The highly detailed topographical profile of the city that appears below, in which the characteristic silhouette of the Brussels town hall is visible as well as its city walls with large tower, supports the metaphorical aspect of the picture. And while all appears quite serene, with the threat of divine chastisement only suggested in the clouds gathering on the horizon in the distance, Bol's vision is almost prophetic of the turbulent period of recession that the Southern Provinces would undergo under the iron rule of a foreign power whose ruthless taxation and anti-libertarian oppression would ultimately lead to its own downfall.
In addition to these political considerations, of note here is the precision of the topographical rendering of the urban landscape, the hallmark of this artist who is acknowledged as the initiator of the cityscape as an independent genre. His miniatures regularly feature views of Brussels, but also of Antwerp, Bergen op Zoom, The Hague and even Amsterdam.
In particular, the church shown below the city walls of Brussels also appears in a miniature in the collection of the Residence in Munich (cf. H. Buchheit and R. Oldenbourg, Das Miniaturenkabinett der Münchener Residenz, Munich 1921, pl. 3), while the more fanciful detail of the castle that flanks the composition on the left appears in a gouache dated 1589 in the collection of the Gemäldegalerie in Berlin (inv. N° M508).
About HANS BOL
1534 - Malines - Antwerp – 1593
In the years following the take-over of the city of Amsterdam by the Calvinists, there was great economic recovery, as well as a renewed interest in the arts. This was why many painters of Flemish birth and training chose to settle in Amsterdam rather than in Haarlem, which helped to account for a huge renewal in landscape painting in particular.
Among these Flemish emigrants there figured the names of Gillis van Coninxloo, David Vinckboons and Hans Bol, who was one of the first to settle there.

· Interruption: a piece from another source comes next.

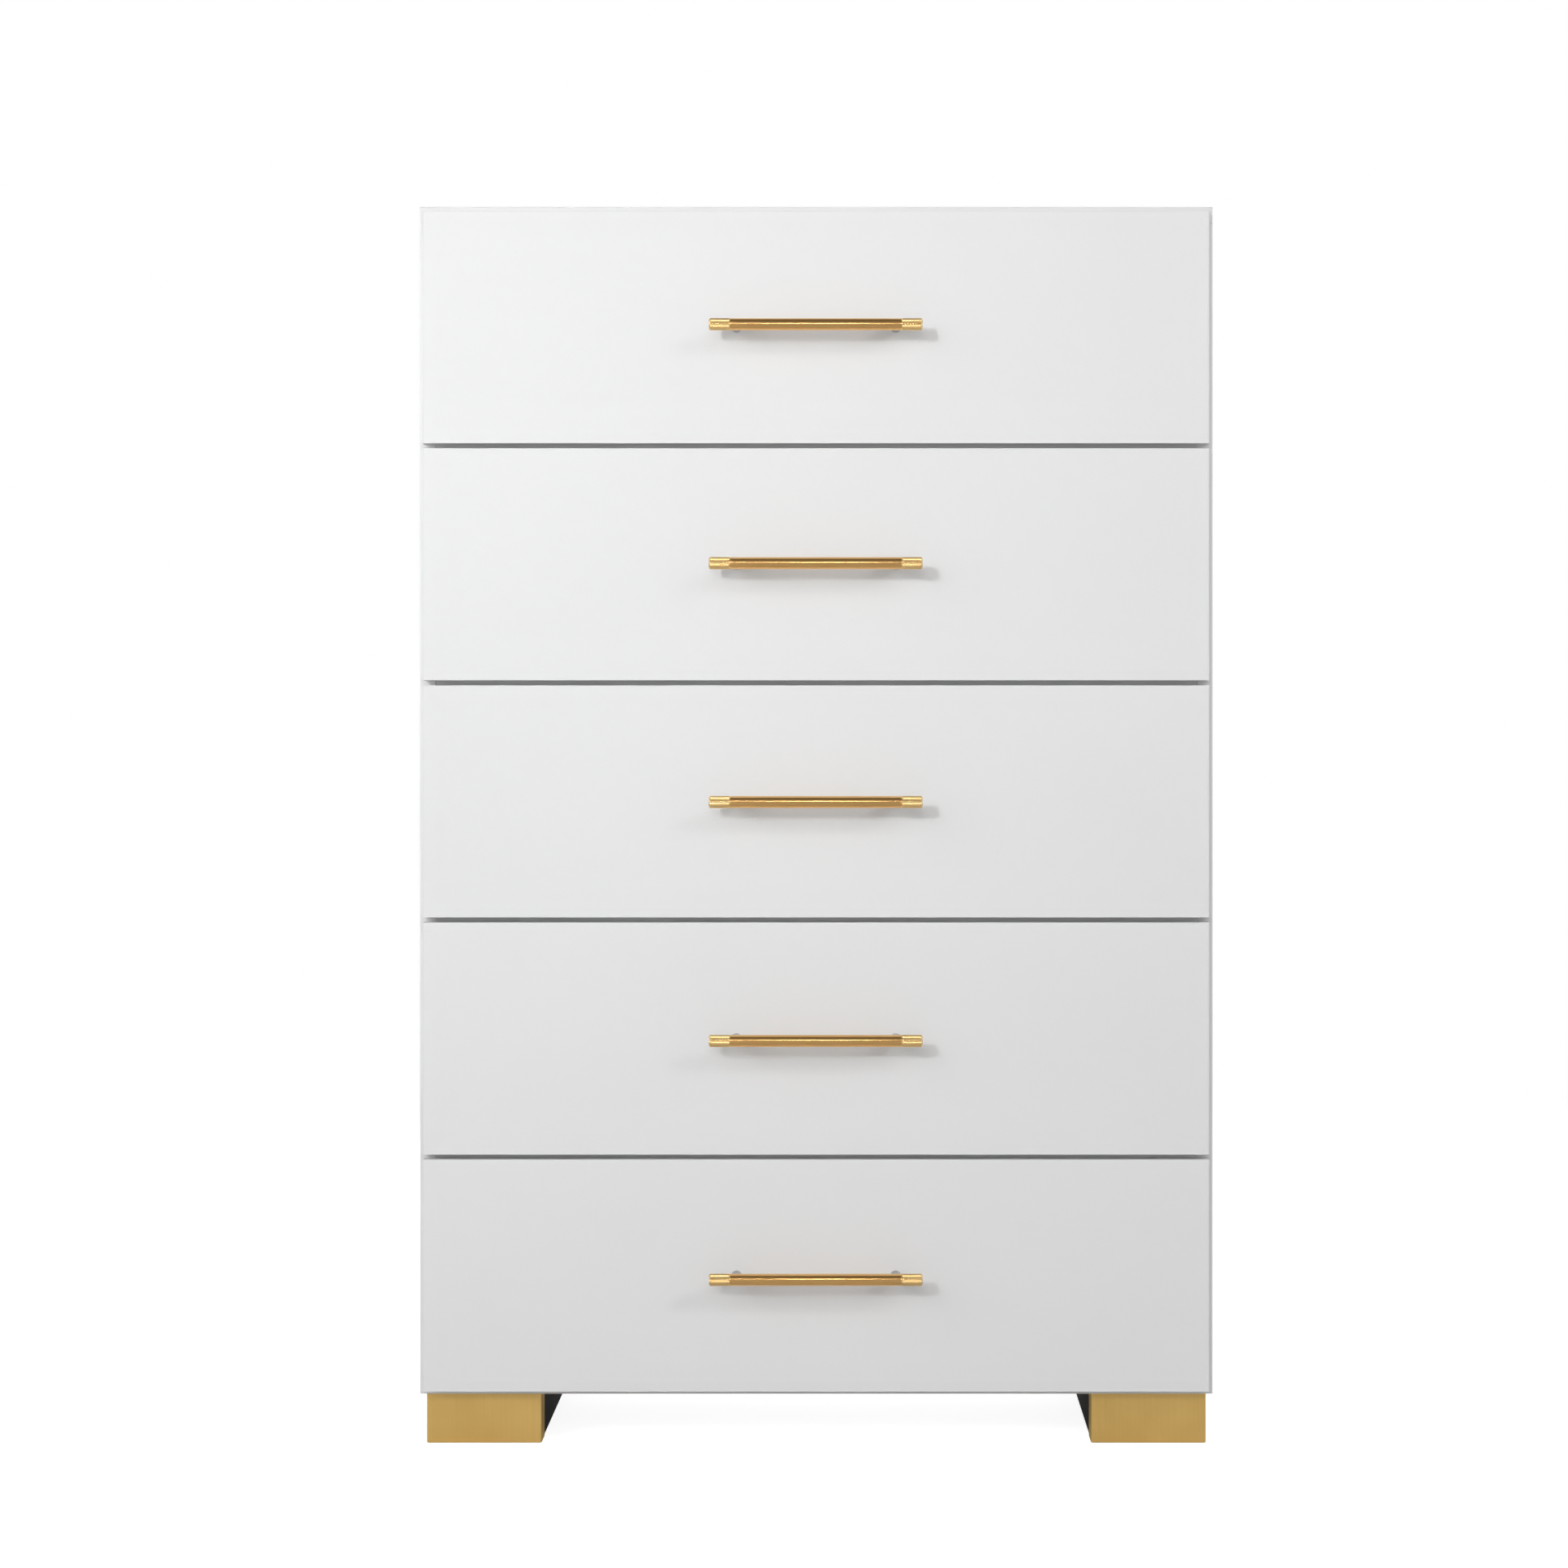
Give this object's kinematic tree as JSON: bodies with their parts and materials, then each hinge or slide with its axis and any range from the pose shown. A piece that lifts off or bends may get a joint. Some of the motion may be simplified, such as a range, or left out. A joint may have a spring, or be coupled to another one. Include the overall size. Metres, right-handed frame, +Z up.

He was born in Malines was the pupil of his two uncles, Jean and Jacques Bol. His name can be found registered at the Guild of this City in 1560. In the wake of the pillage of 1572, he went to work in Antwerp, where he obtained rights of citizenship. However, when the war caused him to flee in 1584, he undertook a series of journeys, which led him successively to Berg-op-Zoom, Dordrecht and Delft, before he finally settled in Amsterdam in 1586.
He became particularly celebrated for his landscapes with their great panoramas, peopled with many small figures, where there is to be found the spirit of Pieter Brueghel the Elder, whose fame he largely helped to broadcast in this country, thereby influencing a whole generation of painters. Jacob Savery of Courtrai, Georg Hoefnagel and Frans Boels were his disciples.